In a separate letter to Feinberg, Nader asked – “Since Boeing is required to pay all of your expenses, why couldn’t your office have done these form filing services without charge to the claimants? If there were a few complications, as you said in Somalia, local counsel could be retained at Boeing’s expense.”

“It seems that some of these charging lawyers are justifying this overreach, to put it mildly, by referring to you as the authority for what is a reasonable fee – e.g., ten percent or $145,000 – plus a similar percentage earlier on the $150,000, if that was the case. This should bring you to a reconsideration of this development and whether this should lead to a different kind of advisory from your office. There are knowledgeable people in legal ethics who believe that the ten percent lawyers should be refunding that sum, minus a few by the hour charges.”

“What makes this story so heartbreaking, Ken, is that it comes after a sweetheart settlement by the Department of Justice, dashing the expectations of the families for punitive justice on the company and its top culpable officials. They then receive in toto a far smaller sum than did the airlines – already the recipients of some $50 billion in pandemic subsidies, in spite of $45 billion in stock buybacks over a few past years. Then comes the carve out from lawyers at levels that can only be called ‘larcenous.’”

“You’ve had to deal over the years with many sticky issues inside the personal tragedies that require judgment calls which are not easy to make.” 

“I urge you to put your experience and sense of equity to work to produce restitutions that are clearly equitable and needed. For those families not yet in receipt of their awards, you can forestall the ten percent problem and proactively provide pro se services.”

“After all, your calls are not always entirely excellent and perfect. No one is perfect. Mistakes under pressure are understandable,” Nader wrote.  “Let’s hear from you.”

Corporate Crime Reporter contacted both the Justice Department and Feinberg’s office for comment on the story — and to get a list of lawyers involved and how much they charged their clients to secure the $1.45 million.

The Justice Department did not respond to an inquiry.

Feinberg asked that we call before deadline, which we did.

We wanted to question Feinberg about his claim on the Boeing Compensation Fund web site that the attorneys’ fees “should not be excessive.”

But how can he know whether the fees are excessive or not if he doesn’t know what the fees are? (Which is what Feinberg claimed to Nader.)

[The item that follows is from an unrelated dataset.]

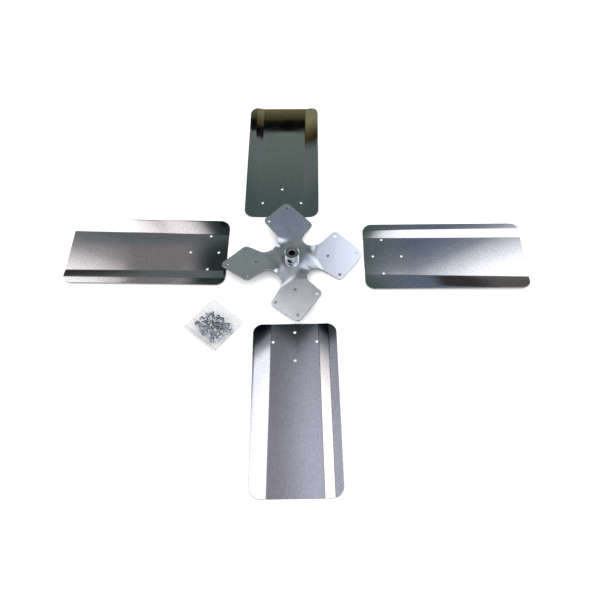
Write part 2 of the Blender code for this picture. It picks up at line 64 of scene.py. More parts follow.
# Blade, as in the part's source, with the finer detail of a sheared and folded sheet.
BLADE_LENGTH = 323 * MM
BLADE_HALF_WIDTH = 78.5 * MM
BLADE_GAUGE = 1.6 * MM
BLADE_CORNER = 19 * MM
LEAD_CREASE = (44.3 * MM, 50.4 * MM)
LEAD_FOLD = (radians(2), radians(12))
TRAIL_CREASE = (44.6 * MM, 47.0 * MM)
TRAIL_RIDGE = (63.3 * MM, 64.4 * MM)
TRAIL_FOLD = (radians(3), radians(12))
TRAIL_STRIP_RISE = 0.2 * MM
FOLD_RUN = 0.2
CREASE_HALF = 1.2 * MM
CREASE_LINES = (-1.0, -0.5, 0.0, 0.5, 1.0)
BLADE_ROWS = 28
ROW_CROWDING = 1.5
BLADE_GRID = 9 * MM
BLADE_LAYOUT = {
    "blade_right": (144.9 * MM, 12.2 * MM, radians(-1.2)),
    "blade_top": (-21.5 * MM, 117.0 * MM, radians(88.5)),
    "blade_left": (-131.1 * MM, 28.4 * MM, radians(177.6)),
    "blade_bottom": (3.0 * MM, -139.2 * MM, radians(269.7)),
}
HOLE_RADIUS = 2.8 * MM
HOLE_SIDES = 32
HOLE_ASIDE = 40.9 * MM
HOLE_AHEAD = 19.4 * MM
OUTER_HOLE_AHEAD = 57.5 * MM
BLADE_INNER_HOLE = 18.3 * MM
PAD_INNER_HOLE = 71.3 * MM
SHEET_EDGE_RADIUS = 0.3 * MM
EDGE_STEPS = 3

# Spider, as in the part's source: a low dome with four pads that are pitched alike.
SPIDER_GAUGE = 2.7 * MM
SPIDER_TURN = radians(4.2)
ARMS = 4
PAD_PITCH = radians(15.0)
PAD_TIP_RADIUS = 11.2 * MM
PAD_SIDE_RADIUS = 9.5 * MM
NOTCH_CENTRE = 47.8 * MM
NOTCH_RADIUS = 22.2 * MM
DOME_CROWN = 18.0 * MM
DOME_SEAT = 14 * MM
DOME_RADIUS = 50 * MM
TWIST_START = 14 * MM
TWIST_POWERS = (1.9, 3.0)
TWIST_EASE = 18 * MM
ROOT_BEND_AT = 48.5 * MM
ROOT_BEND_SKEW = 0.1
ROOT_BEND_BOW = 71 * MM
ROOT_BEND_ROUND = 0.1
NOTCH_EASE = 14 * MM
SPIDER_GRID = 2.5 * MM
SPIDER_EDGE_RADIUS = 0.5 * MM

# Boss and set screw. The set screw's hole has a light countersink.
BOSS_RADIUS = 14.3 * MM
BOSS_TOP = 37.5 * MM
BORE_RADIUS = 6.35 * MM
BORE_CHAMFER = 0.8 * MM
SPIGOT_RADIUS = 11.5 * MM
SWAGE_RADIUS = 12.8 * MM
SWAGE_THICKNESS = 1.5 * MM
BOSS_EDGE = 0.8 * MM
SHOULDER_EDGE = 0.3 * MM
BOSS_SIDES = 128
BOSS_SHARP = radians(20)
SINK_LEVEL = 0.2 * MM
SINK_BELOW = 0.5 * MM
SINK_ABOVE = 0.4 * MM
SINK_SPREAD = 0.9 * MM
UPRIGHT_TILT = 0.05
ROUND_LEAN = 0.995
SET_SCREW_HEADING = radians(-112)
SET_SCREW_HEIGHT = 26.0 * MM
SET_SCREW_RADIUS = 3.7 * MM
SET_SCREW_LENGTH = 6.0 * MM
SET_SCREW_RECESS = 1.3 * MM
SET_SCREW_CHAMFER = 0.6 * MM
SET_SCREW_SOCKET = 2.0 * MM
SOCKET_RIM = 0.35 * MM
SOCKET_BEVEL = 0.25 * MM
SET_SCREW_SIDES = 48

# Screws and nuts. A thread's crest starts and ends at two shares of its pitch.
HEAD_FLATS = 7.9 * MM
HEAD_HEIGHT = 3.2 * MM
WASHER_RADIUS = 5.0 * MM
WASHER_HEIGHT = 0.9 * MM
WASHER_FOOT = (0.15 * MM, 0.2 * MM)
WASHER_SHOULDER = 0.3 * MM
WASHER_FALL = 0.05 * MM
SHANK_RADIUS = 2.35 * MM
SHANK_LENGTH = 12.7 * MM
SCREW_TIP_SHARE = 0.9
SCREW_NECK = 0.9 * MM
SCREW_TOP_SHARE = 0.93
SCREW_PITCH = 1.06 * MM
THREAD_START = 0.35
THREAD_CREST = (0.44, 0.56)
THREAD_DEPTH = 0.45 * MM
FASTENER_SIDES = 24
HEX_CHAMFER = tan(radians(30))
HEX_CHAMFER_START = 0.96
NUT_FLATS = 9.5 * MM
NUT_HEIGHT = 3.3 * MM
NUT_BORE_RADIUS = 2.1 * MM
NUT_FACE_SHARE = 0.94

# How a fastener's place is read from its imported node.
SAME_WAY = 0.9995
HEAD_RIM = 1.5
RIM_DEPTH = 0.1 * MM

# Bag: a square of two clear films, the front one drawn over the fasteners.
BAG_CENTRE = (-151.3 * MM, -136.7 * MM)
BAG_TURN = radians(-41)
BAG_HALF = 41 * MM
BAG_CORNER = 3 * MM
FILM_THICKNESS = 0.12 * MM
FILM_CELL = 0.8 * MM
BACK_FILM_CELL = 3 * FILM_CELL
BACK_FILM_LEVEL = 0.3 * MM
FRONT_RIM_LEVEL = 0.6 * MM
FILM_CLEARANCE = 0.3 * MM
FILM_LOAD = 0.03 * MM
FILM_PASSES = 900
SEAM_X = 40.4 * MM
SEAM_Y = -34.5 * MM
SEAM_HALF = 0.8 * MM
RIM_WELD = 0.8 * MM
FILM_EDGE_FADE = 4 * MM
HEAP_MIDDLE = (5 * MM, -6 * MM)
FOLD_HEIGHT = 0.7 * MM
FOLDS = 5.0
FOLD_DRIFT = 30 * MM
FOLD_FREE = 14 * MM
FOLD_SHARPNESS = 5
BREAK_SIZE = 11 * MM
BREAK_SHARPNESS = 6
BREAK_SHARE = 0.6
WAVE_SIZE = 14 * MM
WAVE_LAYER = 3.0 * MM
WAVE_HEIGHT = 0.2 * MM

# Camera, measured from the hub axis, with its lens in mm for a 36 mm wide picture.
CAMERA_FROM_HUB = (13.92 * MM, -682.2 * MM, 1018.75 * MM)
CAMERA_PITCH = radians(59.67)
CAMERA_ROLL = radians(-1.2313)
CAMERA_LENS = 36.464
CAMERA_CLIP = (0.01, 50.0)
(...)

“I can’t speak at all about the letter to Merrick Garland,” Feinberg said. “That’s beyond my jurisdiction. As for the letter I received from Ralph Nader, I will tell you on the record that Ralph Nader is a great American. He has transformed the American legal system and I’m always glad to receive a letter from Ralph Nader. And I’ll take the letter under advisement. That’s it.”

“Okay thank you,” Feinberg said.

Wait a second. Before you go.

You say the attorneys’ fees should not be excessive.

How would you know whether or not they are excessive if you don’t know what they are?

“I have nothing further to add,” Feinberg said. “I did not want you to write a sentence in any story saying – Feinberg did not respond.”

“I responded and that’s my statement,” Feinberg said. “I have no comment on the details other than to say I’m always pleased to receive a letter from Ralph Nader.”

We have interviewed Feinberg’s law partner Camille Biros in detail in the past about the Boeing case. 

Will Camille Biros answer some of these questions?

“No,” Feinberg said. “She will just refer you to Ken’s on the record quote about Ralph Nader.”

You are not going to release the list of the lawyer fees?

“You have my statement,” Feinberg said.